I wouldn't be surprised if pediatricians started wearing black robes instead of white coats.

I took my 5-year-old -- code named "Lil' Terminator" -- to the doctor last week to get her kindergarten shots. Taking kids to get shots is a duty I've been saddled with before, and it's not one I relish. The worst is when they're babies and you can't explain things to them. One minute they're sitting in your arms, smiling and gurgling, the next they're sobbing and looking at you with a pitifully sad "why are you allowing this to happen?" expression.

At least this time, Lucy -- who has been telling strangers lately her name is BlueFrogCinderella -- knew what was coming. I was hoping the doctor was ready; I didn't know if she wore body armor, but as my kid can be a bit aggressive when it comes to self-defense, it wouldn't be a bad idea.

(Mark Mattern/MCT)

Questions, questions

My focus shifted when the receptionist handed me a questionnaire. That's when I considered calling my lawyer.

I've seen the standard doctor's questionnaire: Do your kids have any allergies to medications? Do they sleep through the night? Are they able to operate heavy machinery, etc.

However, this was different. For one, there must have been 40 questions. And it was kind of personal. It wanted to know everything Lucy ate, drank, smelled, heard and thought. It wanted to know how many times a day she ate every kind of foodstuff known to man. It asked how much TV she watched. It wanted to know whether she favored Justin Bieber over One Direction. It was really detailed.

That's when I started thinking I was a bad parent just for letting my kid have juice twice a day. Fruit juice, which in recent studies has been linked to everything from obesity to diabetes to tooth decay, apparently is worse for children than Scotch, which some of us suspected all along.

Next we met the doctor, who was so kid-friendly I wouldn't have been surprised if she slipped into a Barney suit halfway through the examination. But then a weird thing happened: She bypassed me and started peppering Lucy with a bunch of the same questions on the questionnaire.

She was trying to get my kid to rat me out!

When she answered the questions truthfully, and they more or less synced up with mine, I started feeling like maybe I wouldn't be arrested after all. But it was a little disconcerting. I guess it's good to involve the patient and all, but I still had to suppress the urge to stand behind the doctor and signal Lucy how to answer.

Weighty topic

Then the doctor pulled out papers containing numbers. Great, I thought: Now we have to do math. Apparently, my kid is big for her age and height. The doc tried tempering her revelation by saying Lucy is probably about to grow taller again, but I got the underlying meaning: I give my kid so much juice that she's getting FAT!

Well, not really.
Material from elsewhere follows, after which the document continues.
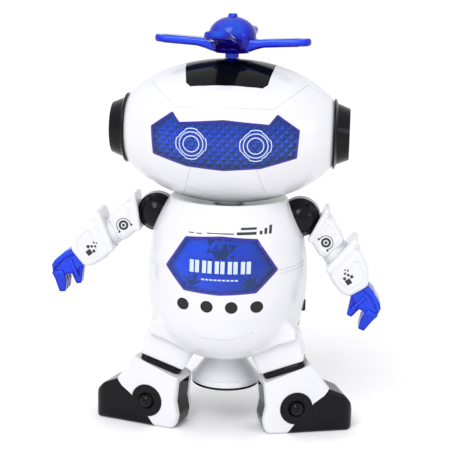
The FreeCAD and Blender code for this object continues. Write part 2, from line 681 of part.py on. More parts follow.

She asked me how active Lucy was, which made me laugh, because she's slightly less active than a hurricane. I blabbed something about being from a big-boned family, then secretly plotted to never allow toxic, fat-making fruit juice into my home again.

When it came time for shots, Lucy handled it like a champ -- no crying. In fact, she growled her way through, which the surprised-looking nurse admitted was a first for her.

I get it. Juice, which was once considered to be good for kids, is full of sugar -- and sugar is now the enemy. But it's not like we hook the kid up to a hot fudge IV. Moderation is the key.

But, just in case, we did buy sugar-free juice the next day. I have enough to think about without fearing arrest by the sugar police.